__Task details__:
Filter the entries that follow, copying every line in which the word "limits" appears.
* Begin Raw data *
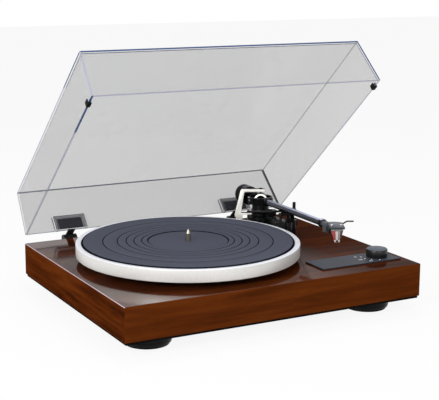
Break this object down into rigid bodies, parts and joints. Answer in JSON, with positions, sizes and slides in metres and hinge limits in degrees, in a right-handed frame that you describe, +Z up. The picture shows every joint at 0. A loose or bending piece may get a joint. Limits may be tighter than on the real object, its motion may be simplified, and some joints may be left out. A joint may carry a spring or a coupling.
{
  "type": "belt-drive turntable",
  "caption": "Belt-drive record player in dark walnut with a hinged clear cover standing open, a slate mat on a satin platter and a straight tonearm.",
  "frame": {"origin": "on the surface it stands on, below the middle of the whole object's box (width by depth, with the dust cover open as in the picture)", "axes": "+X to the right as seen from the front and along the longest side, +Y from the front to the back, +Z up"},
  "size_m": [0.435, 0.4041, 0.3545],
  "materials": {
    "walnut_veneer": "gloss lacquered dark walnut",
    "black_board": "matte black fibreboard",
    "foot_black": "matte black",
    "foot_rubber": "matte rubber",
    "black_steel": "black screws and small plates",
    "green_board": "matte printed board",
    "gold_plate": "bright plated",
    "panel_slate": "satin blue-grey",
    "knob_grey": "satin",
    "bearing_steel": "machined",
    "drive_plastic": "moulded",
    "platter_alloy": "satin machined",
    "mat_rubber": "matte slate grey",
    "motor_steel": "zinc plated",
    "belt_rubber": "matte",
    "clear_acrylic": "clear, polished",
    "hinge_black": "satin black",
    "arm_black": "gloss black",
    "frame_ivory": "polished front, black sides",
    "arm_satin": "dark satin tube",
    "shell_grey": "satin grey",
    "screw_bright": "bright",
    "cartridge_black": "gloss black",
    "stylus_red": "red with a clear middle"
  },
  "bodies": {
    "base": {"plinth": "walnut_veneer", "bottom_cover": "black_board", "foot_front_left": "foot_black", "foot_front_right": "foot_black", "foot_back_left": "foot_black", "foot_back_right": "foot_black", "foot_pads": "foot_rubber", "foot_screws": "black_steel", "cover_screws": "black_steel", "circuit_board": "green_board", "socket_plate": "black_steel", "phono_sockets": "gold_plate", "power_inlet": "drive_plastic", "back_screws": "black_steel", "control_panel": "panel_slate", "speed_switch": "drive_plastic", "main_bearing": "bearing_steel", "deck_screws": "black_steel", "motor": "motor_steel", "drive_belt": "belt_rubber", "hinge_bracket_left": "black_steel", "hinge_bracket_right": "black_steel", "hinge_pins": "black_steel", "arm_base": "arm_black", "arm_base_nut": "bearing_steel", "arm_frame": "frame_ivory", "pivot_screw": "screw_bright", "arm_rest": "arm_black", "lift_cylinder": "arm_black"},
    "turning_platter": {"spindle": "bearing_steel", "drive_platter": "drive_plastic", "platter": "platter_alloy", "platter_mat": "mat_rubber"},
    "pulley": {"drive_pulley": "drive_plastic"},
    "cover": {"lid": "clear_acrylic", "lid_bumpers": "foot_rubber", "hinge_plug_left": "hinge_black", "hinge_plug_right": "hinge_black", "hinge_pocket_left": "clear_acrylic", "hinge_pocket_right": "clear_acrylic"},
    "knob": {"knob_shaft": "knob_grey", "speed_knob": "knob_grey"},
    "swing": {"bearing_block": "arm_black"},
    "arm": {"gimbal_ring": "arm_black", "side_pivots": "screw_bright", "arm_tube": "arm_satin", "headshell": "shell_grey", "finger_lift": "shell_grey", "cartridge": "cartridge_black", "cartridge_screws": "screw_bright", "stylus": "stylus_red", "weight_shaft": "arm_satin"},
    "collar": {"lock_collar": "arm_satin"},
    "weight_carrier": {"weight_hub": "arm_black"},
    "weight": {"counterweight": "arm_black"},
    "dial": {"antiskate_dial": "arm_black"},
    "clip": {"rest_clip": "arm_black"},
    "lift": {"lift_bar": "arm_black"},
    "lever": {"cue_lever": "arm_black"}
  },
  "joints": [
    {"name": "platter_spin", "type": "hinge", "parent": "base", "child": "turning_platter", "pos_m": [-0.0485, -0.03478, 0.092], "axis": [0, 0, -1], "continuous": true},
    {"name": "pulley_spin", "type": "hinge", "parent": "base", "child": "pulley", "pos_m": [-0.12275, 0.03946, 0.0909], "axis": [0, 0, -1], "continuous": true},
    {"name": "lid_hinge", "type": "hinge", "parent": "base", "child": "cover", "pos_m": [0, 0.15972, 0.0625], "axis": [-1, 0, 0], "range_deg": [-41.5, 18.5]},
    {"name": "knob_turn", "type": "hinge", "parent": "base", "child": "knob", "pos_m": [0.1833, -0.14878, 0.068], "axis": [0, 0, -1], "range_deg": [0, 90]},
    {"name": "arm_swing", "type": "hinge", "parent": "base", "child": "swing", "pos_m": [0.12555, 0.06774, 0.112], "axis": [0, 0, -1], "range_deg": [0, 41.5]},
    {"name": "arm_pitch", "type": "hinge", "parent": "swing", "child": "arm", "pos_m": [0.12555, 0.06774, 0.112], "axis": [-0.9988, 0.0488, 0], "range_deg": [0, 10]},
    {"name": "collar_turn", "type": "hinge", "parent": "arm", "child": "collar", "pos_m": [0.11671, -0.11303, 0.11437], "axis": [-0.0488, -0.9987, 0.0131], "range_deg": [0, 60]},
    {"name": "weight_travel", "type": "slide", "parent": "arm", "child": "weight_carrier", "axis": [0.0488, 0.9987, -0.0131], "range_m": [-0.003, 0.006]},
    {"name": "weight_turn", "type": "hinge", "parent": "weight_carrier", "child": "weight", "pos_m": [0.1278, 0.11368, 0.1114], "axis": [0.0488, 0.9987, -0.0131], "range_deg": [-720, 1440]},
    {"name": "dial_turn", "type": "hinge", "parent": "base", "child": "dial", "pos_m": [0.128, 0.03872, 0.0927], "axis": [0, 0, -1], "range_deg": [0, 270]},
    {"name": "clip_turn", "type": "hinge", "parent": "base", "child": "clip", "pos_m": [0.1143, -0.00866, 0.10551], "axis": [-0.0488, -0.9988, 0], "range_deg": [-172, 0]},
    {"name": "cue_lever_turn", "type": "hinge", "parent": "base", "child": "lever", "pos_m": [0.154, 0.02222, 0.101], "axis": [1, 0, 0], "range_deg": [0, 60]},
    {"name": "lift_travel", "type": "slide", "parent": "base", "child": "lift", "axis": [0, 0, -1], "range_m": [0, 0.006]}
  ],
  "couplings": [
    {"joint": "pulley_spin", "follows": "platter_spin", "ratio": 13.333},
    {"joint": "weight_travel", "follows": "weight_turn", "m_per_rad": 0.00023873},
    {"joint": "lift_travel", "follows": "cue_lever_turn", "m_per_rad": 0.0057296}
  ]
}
* End Raw data *
* Begin Raw data *
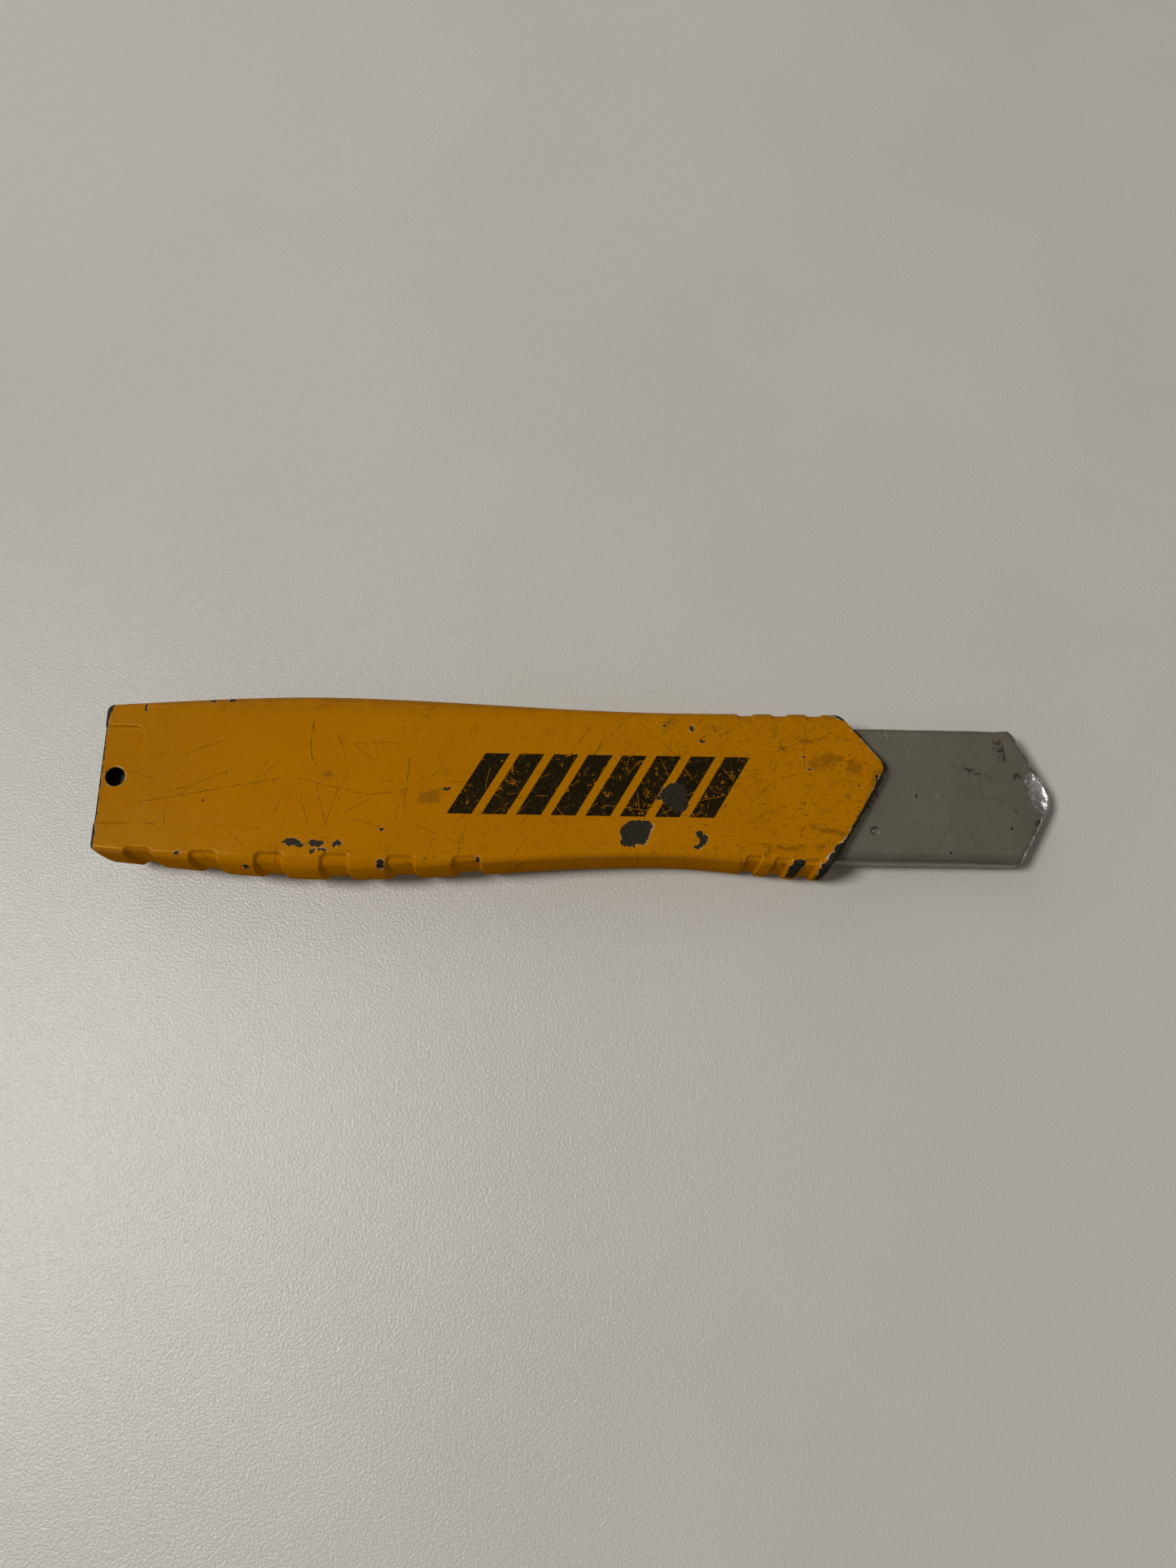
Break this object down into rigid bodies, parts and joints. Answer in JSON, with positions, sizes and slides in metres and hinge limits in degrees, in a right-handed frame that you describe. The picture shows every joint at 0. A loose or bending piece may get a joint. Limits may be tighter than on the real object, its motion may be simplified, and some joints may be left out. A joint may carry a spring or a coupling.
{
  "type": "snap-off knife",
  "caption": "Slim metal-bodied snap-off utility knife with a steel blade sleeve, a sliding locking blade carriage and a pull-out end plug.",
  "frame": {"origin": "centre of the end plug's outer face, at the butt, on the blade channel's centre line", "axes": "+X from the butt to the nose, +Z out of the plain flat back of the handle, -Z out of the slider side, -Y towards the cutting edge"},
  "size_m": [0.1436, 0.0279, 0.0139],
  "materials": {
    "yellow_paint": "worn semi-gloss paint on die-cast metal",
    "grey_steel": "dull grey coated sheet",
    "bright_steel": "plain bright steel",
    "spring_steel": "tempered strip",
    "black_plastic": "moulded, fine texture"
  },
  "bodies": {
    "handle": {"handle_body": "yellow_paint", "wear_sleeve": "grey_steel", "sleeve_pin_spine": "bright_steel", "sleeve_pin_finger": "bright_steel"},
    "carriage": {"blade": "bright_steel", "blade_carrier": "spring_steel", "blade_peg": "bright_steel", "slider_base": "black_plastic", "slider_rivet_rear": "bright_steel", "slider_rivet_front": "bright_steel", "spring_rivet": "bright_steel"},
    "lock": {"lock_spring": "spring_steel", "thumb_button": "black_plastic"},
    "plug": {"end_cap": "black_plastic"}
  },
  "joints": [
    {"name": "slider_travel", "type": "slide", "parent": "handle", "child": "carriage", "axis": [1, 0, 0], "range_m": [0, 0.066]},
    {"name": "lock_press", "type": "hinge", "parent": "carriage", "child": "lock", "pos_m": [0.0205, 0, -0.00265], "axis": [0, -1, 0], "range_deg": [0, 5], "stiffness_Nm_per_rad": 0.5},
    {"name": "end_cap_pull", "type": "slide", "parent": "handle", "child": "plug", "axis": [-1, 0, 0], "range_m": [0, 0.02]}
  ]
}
* End Raw data *
__Expected answer__:
Break this object down into rigid bodies, parts and joints. Answer in JSON, with positions, sizes and slides in metres and hinge limits in degrees, in a right-handed frame that you describe, +Z up. The picture shows every joint at 0. A loose or bending piece may get a joint. Limits may be tighter than on the real object, its motion may be simplified, and some joints may be left out. A joint may carry a spring or a coupling.
Break this object down into rigid bodies, parts and joints. Answer in JSON, with positions, sizes and slides in metres and hinge limits in degrees, in a right-handed frame that you describe. The picture shows every joint at 0. A loose or bending piece may get a joint. Limits may be tighter than on the real object, its motion may be simplified, and some joints may be left out. A joint may carry a spring or a coupling.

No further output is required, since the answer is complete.